DreamVideo-2: Zero-Shot Subject-Driven Video Customization with Precise Motion Control
The paper introduces DreamVideo-2, a novel framework designed for zero-shot video customization that enables the generation of videos with specific subjects and precise motion trajectories. Importantly, this is achieved without the requirement for test-time fine-tuning, which is a significant limitation of existing methods.
Key Innovations
- Reference Attention: The authors leverage the inherent capabilities of video diffusion models to extract multi-scale subject features through reference attention. This mechanism integrates the subject image as a single-frame video, enhancing subject identity representation during training without additional network overhead.
- Mask-Guided Motion Module: Inspired by the need for precise motion control, the paper proposes a mask-guided motion module using bounding box sequences converted into binary box masks. This module, composed of a spatiotemporal encoder and a spatial ControlNet, significantly enhances motion control precision.

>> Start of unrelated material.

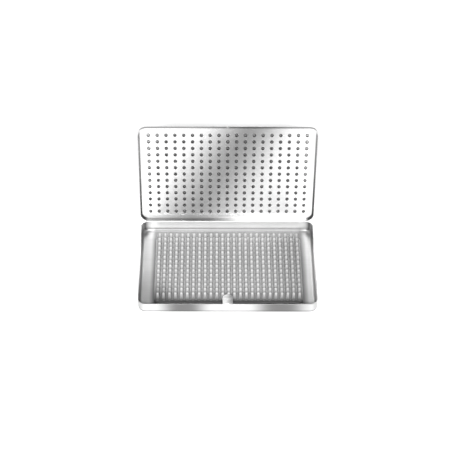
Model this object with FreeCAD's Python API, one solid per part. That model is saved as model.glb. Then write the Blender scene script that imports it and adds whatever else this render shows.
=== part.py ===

- Masking and Loss Design: A critical challenge identified is the dominance of motion control over subject learning. To address this, the authors introduce a masked reference attention utilizing blended masks to prioritize subject representation. Additionally, a reweighted diffusion loss is employed to balance the contributions of subject learning and motion control.
Empirical Validation
DreamVideo-2 was evaluated on a newly curated dataset that is larger and more diverse than previous datasets. The framework consistently outperformed state-of-the-art methods in both subject fidelity and motion control precision. Quantitative metrics like mIoU and CD confirm superior motion control, while qualitative assessments highlight its ability to generate coherent and subject-accurate videos.
Implications and Future Directions
The results of this paper suggest several theoretical and practical implications. The approach shows the potential for significant advances in user-centric video generation applications, such as personalized content creation and interactive media. However, limitations include the challenge of decoupling camera and object movements and dealing with the inherent constraints of the base diffusion model.
Future research could explore:
- Advanced Base Models: Integrating more powerful text-to-video models to capture complex scene dynamics and expand subject and motion variability.
- Decoupling Motion Controls: Developing advanced mechanisms to distinguish between camera and object motions could enhance the realism and applicability of generated content.
- Multi-subject and Multi-trajectory Learning: Expanding the framework to handle multiple subjects and trajectories concurrently will be crucial for broader real-world deployments.
In conclusion, DreamVideo-2 stands as a robust advancement in the framework for generating customized videos, pushing the boundaries of video customization without fine-tuning. This paper presents a balanced and effective approach, laying the groundwork for future exploration in AI-driven video generation technologies.